Mr. Boehner said Tuesday that “529 plans help middle-class families save for college, but now the president wants to tax those plans.”
The contretemps over college accounts held broader lessons. For one, tax reform and “simplification” have great appeal in the abstract, but many specific provisions of the tax code have large and vocal constituencies. In addition, Americans’ concept of the middle class is far more elastic than that of economists.
“That’s as middle class as it gets,” Representative Marlin Stutzman, Republican of Indiana, said of 529 college accounts.
But there is a continuing debate over the definition of middle class. The median household income is $53,046. Some economists have put a band around that figure, placing the middle class incomes from $35,000 — 50 percent above the poverty line for a family of four — to $100,000, about double the median.
Of the roughly seven million existing 529 plans, about 80 percent of the tax benefits go to households above $150,000, supporters of the Obama proposal say; 70 percent go to households with incomes over $200,000. That is because those people have the most money invested and can contribute $14,000 a year or more without worrying about reaching federal gift tax limits.

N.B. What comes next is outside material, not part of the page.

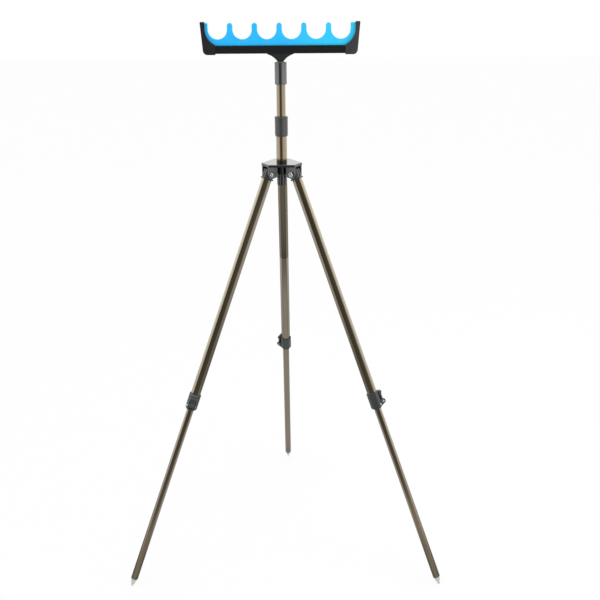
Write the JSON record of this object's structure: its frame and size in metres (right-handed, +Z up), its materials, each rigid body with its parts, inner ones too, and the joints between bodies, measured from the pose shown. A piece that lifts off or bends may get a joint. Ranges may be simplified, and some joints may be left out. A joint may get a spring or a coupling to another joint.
{
  "type": "rod tripod",
  "caption": "Folding tripod with telescopic hexagonal legs, lever clamps and ground spikes, a short extending mast and a rack of round cradles that carries fishing rods.",
  "frame": {"origin": "on the ground, under the middle of the box round the three spread legs; the mast's axis stands at X 0, Y -96.25 mm", "axes": "+Z up the mast, +X along the rack to the viewer's right, +Y towards the rear leg, so the picture looks along +Y"},
  "size_m": [0.669, 0.5816, 1.1651],
  "materials": {
    "anodised_bronze": "bronze anodised, satin",
    "glossy_black": "glossy moulded",
    "graphite_plastic": "finely grained, moulded",
    "black_extrusion": "black anodised, satin",
    "blue_comb": "smooth, matt",
    "polished_steel": "polished",
    "zinc_spike": "zinc plated, dull",
    "bush_plastic": "natural",
    "pad_rubber": "matt",
    "brass_insert": "turned"
  },
  "bodies": {
    "hub_and_mast": {"hub": "glossy_black", "mast_plug": "bush_plastic", "mast_bolt": "polished_steel", "lower_mast_tube": "anodised_bronze", "mast_collet": "bush_plastic", "pivot_bolt_rear": "polished_steel", "pivot_nut_rear": "polished_steel", "pivot_bolt_left": "polished_steel", "pivot_nut_left": "polished_steel", "pivot_bolt_right": "polished_steel", "pivot_nut_right": "polished_steel"},
    "mast_lock": {"mast_lock_collar": "graphite_plastic"},
    "upper_mast": {"upper_mast_tube": "anodised_bronze", "mast_stop": "bush_plastic", "rack_socket": "glossy_black", "socket_insert": "brass_insert"},
    "rack": {"rack_stud": "polished_steel", "rack_bracket": "graphite_plastic", "rack_bar": "black_extrusion", "rod_comb": "blue_comb", "end_cap_left": "graphite_plastic", "end_cap_right": "graphite_plastic", "bracket_screw_left": "polished_steel", "bracket_screw_right": "polished_steel", "cap_screw_left": "polished_steel", "cap_screw_right": "polished_steel"},
    "leg_rear": {"leg_fitting_rear": "graphite_plastic", "upper_leg_tube_rear": "anodised_bronze", "clamp_collar_rear": "graphite_plastic", "brake_pad_rear": "pad_rubber", "lever_pin_rear": "polished_steel", "collar_screw_rear": "polished_steel"},
    "lever_rear": {"clamp_lever_rear": "graphite_plastic"},
    "lower_leg_rear": {"lower_leg_tube_rear": "anodised_bronze", "slide_bush_rear": "bush_plastic", "ground_spike_rear": "zinc_spike"},
    "leg_left": {"leg_fitting_left": "graphite_plastic", "upper_leg_tube_left": "anodised_bronze", "clamp_collar_left": "graphite_plastic", "brake_pad_left": "pad_rubber", "lever_pin_left": "polished_steel", "collar_screw_left": "polished_steel"},
    "lever_left": {"clamp_lever_left": "graphite_plastic"},
    "lower_leg_left": {"lower_leg_tube_left": "anodised_bronze", "slide_bush_left": "bush_plastic", "ground_spike_left": "zinc_spike"},
    "leg_right": {"leg_fitting_right": "graphite_plastic", "upper_leg_tube_right": "anodised_bronze", "clamp_collar_right": "graphite_plastic", "brake_pad_right": "pad_rubber", "lever_pin_right": "polished_steel", "collar_screw_right": "polished_steel"},
    "lever_right": {"clamp_lever_right": "graphite_plastic"},
    "lower_leg_right": {"lower_leg_tube_right": "anodised_bronze", "slide_bush_right": "bush_plastic", "ground_spike_right": "zinc_spike"}
  },
  "joints": [
    {"name": "mast_lock_turn", "type": "hinge", "parent": "hub_and_mast", "child": "mast_lock", "pos_m": [0, -0.09625, 0.9613], "axis": [0, 0, 1], "range_deg": [0, 120]},
    {"name": "mast_slide", "type": "slide", "parent": "hub_and_mast", "child": "upper_mast", "axis": [0, 0, -1], "range_m": [0, 0.041]},
    {"name": "rack_turn", "type": "hinge", "parent": "upper_mast", "child": "rack", "pos_m": [0, -0.09625, 1.089], "axis": [0, 0, 1], "range_deg": [-180, 180]},
    {"name": "leg_fold_rear", "type": "hinge", "parent": "hub_and_mast", "child": "leg_rear", "pos_m": [0, -0.06525, 0.8675], "axis": [-1, 0, 0], "range_deg": [0, 22.19]},
    {"name": "lever_swing_rear", "type": "hinge", "parent": "leg_rear", "child": "lever_rear", "pos_m": [-0.0129, 0.13468, 0.39728], "axis": [-0.5, -0.8018, -0.3272], "range_deg": [0, 105]},
    {"name": "leg_slide_rear", "type": "slide", "parent": "leg_rear", "child": "lower_leg_rear", "axis": [0, -0.3778, 0.9259], "range_m": [0, 0.39]},
    {"name": "leg_fold_left", "type": "hinge", "parent": "hub_and_mast", "child": "leg_left", "pos_m": [-0.02685, -0.11175, 0.8675], "axis": [0.5, -0.866, 0], "range_deg": [0, 22.19]},
    {"name": "lever_swing_left", "type": "hinge", "parent": "leg_left", "child": "lever_left", "pos_m": [-0.19354, -0.22289, 0.39728], "axis": [0.9444, -0.0321, -0.3272], "range_deg": [0, 105]},
    {"name": "leg_slide_left", "type": "slide", "parent": "leg_left", "child": "lower_leg_left", "axis": [0.3272, 0.1889, 0.9259], "range_m": [0, 0.39]},
    {"name": "leg_fold_right", "type": "hinge", "parent": "hub_and_mast", "child": "leg_right", "pos_m": [0.02685, -0.11175, 0.8675], "axis": [0.5, 0.866, 0], "range_deg": [0, 22.19]},
    {"name": "lever_swing_right", "type": "hinge", "parent": "leg_right", "child": "lever_right", "pos_m": [0.20644, -0.20054, 0.39728], "axis": [-0.4444, 0.8339, -0.3272], "range_deg": [0, 105]},
    {"name": "leg_slide_right", "type": "slide", "parent": "leg_right", "child": "lower_leg_right", "axis": [-0.3272, 0.1889, 0.9259], "range_m": [0, 0.39]}
  ]
}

Investment gains can then be used for education expenses without a capital-gains tax.
In 2007, the Obamas themselves illustrated the president’s point, front-loading five years’ worth of contributions into their daughters’ 529 plans, with deposits of $240,000.

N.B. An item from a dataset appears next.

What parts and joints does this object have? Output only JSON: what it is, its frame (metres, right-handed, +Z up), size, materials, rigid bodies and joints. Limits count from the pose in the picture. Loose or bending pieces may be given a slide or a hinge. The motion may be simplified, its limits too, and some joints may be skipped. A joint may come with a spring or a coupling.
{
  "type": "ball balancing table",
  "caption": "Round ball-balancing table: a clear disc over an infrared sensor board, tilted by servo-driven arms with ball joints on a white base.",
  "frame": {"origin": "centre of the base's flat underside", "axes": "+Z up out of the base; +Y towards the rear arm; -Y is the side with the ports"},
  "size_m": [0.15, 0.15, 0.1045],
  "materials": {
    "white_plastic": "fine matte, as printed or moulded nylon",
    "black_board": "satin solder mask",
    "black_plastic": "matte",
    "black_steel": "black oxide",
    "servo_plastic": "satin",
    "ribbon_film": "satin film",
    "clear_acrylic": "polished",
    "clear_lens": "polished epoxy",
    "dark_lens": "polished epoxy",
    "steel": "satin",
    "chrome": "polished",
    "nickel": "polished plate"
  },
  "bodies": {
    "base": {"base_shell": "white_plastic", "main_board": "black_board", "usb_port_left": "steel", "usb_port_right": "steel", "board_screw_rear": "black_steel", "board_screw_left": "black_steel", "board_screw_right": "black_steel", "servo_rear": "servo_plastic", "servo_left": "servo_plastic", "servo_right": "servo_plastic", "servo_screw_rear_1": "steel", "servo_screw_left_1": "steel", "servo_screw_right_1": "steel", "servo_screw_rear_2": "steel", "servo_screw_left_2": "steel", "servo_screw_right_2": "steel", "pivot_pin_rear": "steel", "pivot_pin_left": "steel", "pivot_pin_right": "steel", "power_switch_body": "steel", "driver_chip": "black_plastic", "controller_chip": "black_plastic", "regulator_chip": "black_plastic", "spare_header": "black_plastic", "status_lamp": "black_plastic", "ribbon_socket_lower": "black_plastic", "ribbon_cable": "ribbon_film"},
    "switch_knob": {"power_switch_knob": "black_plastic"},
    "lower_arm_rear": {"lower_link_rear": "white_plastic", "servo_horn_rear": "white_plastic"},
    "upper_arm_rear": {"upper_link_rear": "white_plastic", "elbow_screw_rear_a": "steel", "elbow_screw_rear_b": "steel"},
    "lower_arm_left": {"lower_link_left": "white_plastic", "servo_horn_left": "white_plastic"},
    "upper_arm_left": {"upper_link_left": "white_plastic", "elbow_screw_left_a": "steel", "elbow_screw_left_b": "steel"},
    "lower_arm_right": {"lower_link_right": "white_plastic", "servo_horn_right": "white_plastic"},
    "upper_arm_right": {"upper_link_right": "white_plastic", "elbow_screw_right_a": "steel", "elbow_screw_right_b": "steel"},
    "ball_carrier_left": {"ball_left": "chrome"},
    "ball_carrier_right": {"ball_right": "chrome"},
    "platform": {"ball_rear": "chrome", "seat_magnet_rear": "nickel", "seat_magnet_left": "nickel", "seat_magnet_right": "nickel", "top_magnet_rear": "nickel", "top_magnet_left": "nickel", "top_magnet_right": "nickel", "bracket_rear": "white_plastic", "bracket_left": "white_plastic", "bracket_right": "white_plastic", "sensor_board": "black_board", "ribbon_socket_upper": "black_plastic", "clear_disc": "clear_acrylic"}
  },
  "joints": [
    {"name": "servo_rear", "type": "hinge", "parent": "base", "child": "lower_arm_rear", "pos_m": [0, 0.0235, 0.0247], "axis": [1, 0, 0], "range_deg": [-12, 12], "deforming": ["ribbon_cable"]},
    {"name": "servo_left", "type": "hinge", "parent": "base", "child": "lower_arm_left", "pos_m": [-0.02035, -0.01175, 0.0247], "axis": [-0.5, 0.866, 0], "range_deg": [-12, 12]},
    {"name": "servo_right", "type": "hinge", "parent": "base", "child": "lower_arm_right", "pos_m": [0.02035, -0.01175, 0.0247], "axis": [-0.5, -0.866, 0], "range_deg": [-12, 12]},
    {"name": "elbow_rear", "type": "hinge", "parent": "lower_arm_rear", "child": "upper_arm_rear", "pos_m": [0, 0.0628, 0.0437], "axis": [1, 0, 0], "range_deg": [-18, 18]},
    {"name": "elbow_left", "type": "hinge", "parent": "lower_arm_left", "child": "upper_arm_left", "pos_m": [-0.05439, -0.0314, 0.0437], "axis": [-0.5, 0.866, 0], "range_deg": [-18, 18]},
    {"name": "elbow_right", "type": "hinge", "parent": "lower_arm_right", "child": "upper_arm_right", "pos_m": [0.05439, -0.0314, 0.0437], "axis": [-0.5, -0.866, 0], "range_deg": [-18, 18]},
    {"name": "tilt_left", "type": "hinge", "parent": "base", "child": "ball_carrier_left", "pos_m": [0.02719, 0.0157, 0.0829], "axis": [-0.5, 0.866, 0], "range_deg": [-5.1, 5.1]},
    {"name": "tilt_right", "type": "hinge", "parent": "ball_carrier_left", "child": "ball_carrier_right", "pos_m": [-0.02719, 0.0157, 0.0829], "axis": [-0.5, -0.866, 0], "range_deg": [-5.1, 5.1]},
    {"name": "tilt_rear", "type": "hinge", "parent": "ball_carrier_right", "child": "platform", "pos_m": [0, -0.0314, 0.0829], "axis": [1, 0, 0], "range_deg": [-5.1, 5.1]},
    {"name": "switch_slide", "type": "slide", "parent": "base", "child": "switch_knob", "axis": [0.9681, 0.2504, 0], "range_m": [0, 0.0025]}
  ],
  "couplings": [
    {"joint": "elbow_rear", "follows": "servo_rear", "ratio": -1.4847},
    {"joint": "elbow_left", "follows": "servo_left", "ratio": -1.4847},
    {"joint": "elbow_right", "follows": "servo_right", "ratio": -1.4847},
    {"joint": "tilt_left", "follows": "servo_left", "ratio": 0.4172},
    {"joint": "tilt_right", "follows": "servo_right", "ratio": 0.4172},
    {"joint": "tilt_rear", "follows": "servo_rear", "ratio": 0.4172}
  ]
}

But according to the College Savings Foundation, a consortium of financial institutions backing 529s, measuring tax benefits tells only part of the story. Close to 10 percent of 529 account holders have incomes below $50,000, and more than 70 percent of the total number of accounts are owned by households with incomes below $150,000.
In other words, the rich may be reaping the clear majority of the tax break, but a lot of other people are benefiting as well.


“Many people who fall within the lower echelon of the middle class were among the people the president proposed to tax,” said David Lillard, the state treasurer of Tennessee and president of the National Association of State Treasurers, who added that many states had made college savings a focal point of policy making.
White House officials argued that the 529 proposal had to be considered in the broader context. The idea was to consolidate six tuition tax breaks into two, for a net tax cut of $50 billion over 10 years. The bulk of that expansion would go to the American Opportunity Tax Credit, a tuition credit created by the 2009 stimulus law and available even to families who earn too little to pay income tax. The plan would also make that tax credit available for a fifth year of college, because many students cannot graduate in four, and would offer it to part-time students.
Government Accountability Office report in 2012 found that a family with income of $100,000 or less withdrawing from a 529 account could expect about $561 in benefits from investment gains that would go untaxed. For a family with income above $150,000, that benefit was $3,132.
In contrast, the president’s proposed tax credit expansion would mean $2,500 more for college, White House officials.
“It’s kind of baffling that people in the middle are convinced they are getting hit hard when virtually all of them are the winners,” said Robert Greenstein, the president of the liberal Center of Budget and Policy Priorities.
But that reaction was due in part to the White House’s flubbed launch, Democrats said Tuesday. The tax proposals were rolled out the weekend before the State of the Union address, with virtually all the emphasis on tax increases targeting the very wealthy to finance broad-based tax cuts for the middle class, including a $500 credit for families in which both spouses work, increased child care credits and incentives to save for retirement.

White House officials say they modeled their education tax-credit consolidation on a bipartisan education tax proposal by Representatives Diane Black, Republican of Tennessee, and Danny K. Davis, Democrat of Illinois. But Mr. Davis said lawmakers had looked at ending the 529 benefit and opted against it.
“We didn’t see any way that would be helpful,” Mr. Davis said Tuesday, adding, “I was not excited to see” the White House’s interpretation of his work.
Republicans have latched on to the issue of wage stagnation but have struggled for a policy response. On Tuesday, before the White House announcement, Representative Lynn Jenkins, Republican of Kansas, reintroduced bipartisan legislation to expand 529s.